If you are not housed by a residency, these areas often make sense:

  • City Centre – walkable to everything; great for short stays and intensive projects.
  • Shandon / St. Luke’s / north side hill areas – slightly more affordable, strong character, close to The Guesthouse.
  • Docklands / Marina area – close to some studio complexes and riverside walks.
  • Western road / Mardyke / Sundays Well – residential feel, still within reach of the centre.

For Greywood or Redbarn, you’ll be in East Cork villages or countryside. For Carraig-na-gCat, you’re in West Cork near Glandore. These locations make sense only if the residency provides housing or you’re prepared for rural logistics.

Transport and access

  • Getting to Cork – Cork Airport serves several European cities; trains and buses connect from Dublin and other Irish cities to Cork Kent station and central bus stations.
  • Within Cork city – the centre is very walkable; buses cover most suburbs. Cycling is possible but expect hills and rain.
  • To rural residencies – Cobh and Midleton are on the train line; Killeagh, Glandore, and more remote sites usually require a bus plus walking or a car. Check with your residency about how past artists have done it.

Visas and paperwork

Rules change, so always verify, but a few general points help you frame questions:

  • EU/EEA and Swiss citizens can usually stay and work in Ireland with minimal bureaucracy.
  • UK citizens have specific rights under the Common Travel Area.
  • Non-EU artists may need a visa, proof of funds, and clear documentation from hosts.

When you contact residencies, ask directly:

  • Do you provide official invitation letters that specify dates and support?
  • Is the residency considered unpaid cultural activity or work under Irish rules?
  • Can you confirm that the residency does not employ the artist (if that simplifies your visa category)?

Remember that a residency invitation doesn’t automatically allow you to take on paid gigs or teaching while in Ireland. If you’re planning extra paid work, you’ll need to check the immigration options for that separately.

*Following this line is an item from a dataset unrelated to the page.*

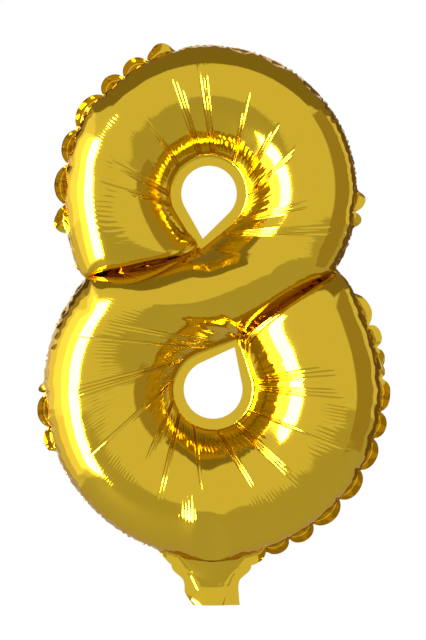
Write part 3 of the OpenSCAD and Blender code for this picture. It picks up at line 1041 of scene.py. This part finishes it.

Choosing the right Cork residency for your practice

To narrow it down, match your needs to the core character of each program:

  • You want deep conversation and shared process
    Aim for The Guesthouse Project. Highlight how your work will inhabit the building, use dialogue, and invite others into your process.
  • You want studio space and career momentum
    Look at Sample-Studios residencies, especially those linked to Triskel or The Lord Mayor’s Pavilion. Emphasize professional goals, exhibition plans, and how Cork’s network supports your next steps.
  • You want a gentle pace and community connection
    Go for Greywood Arts. Show how your project engages people, place, or ecology, and where community participation fits in.
  • You want solitude and landscape
    Target Carraig-na-gCat or Redbarn Residency. Frame your project around reflection, long walks, change of light, and how isolation feeds your work.

If you have the flexibility, think about pairing two residencies over a longer period: a city-based residency in Cork for research, meetings, and public events followed by a rural retreat to consolidate the work. Cork as a region is small enough that this is realistic, but rich enough that each setting feels distinct.

How to actually use your Cork stay well

Once you’re in Cork, a few habits make the residency pay off:

  • Schedule time for studio visits with other artists or curators; people are generally approachable if you contact them early and clearly.
  • Drop by exhibitions at Crawford, Triskel, Sirius, and smaller galleries to see what’s happening and spot overlapping concerns.
  • Keep an eye on events during festivals like Cork Midsummer Festival and film or performance seasons; they’re ideal for meeting potential collaborators.
  • Use the coastal and rural access even if you’re city-based – short trips to Cobh, East Cork, or West Cork can shift a project significantly.
  • Plan at least one public moment if the residency allows: an open studio, talk, reading, or informal sharing. That small event often leads to future invitations.

If you treat Cork less as a backdrop and more as a collaborator, the residencies here tend to give back generously. You leave not just with finished work, but with real relationships and a sense of a place you can return to.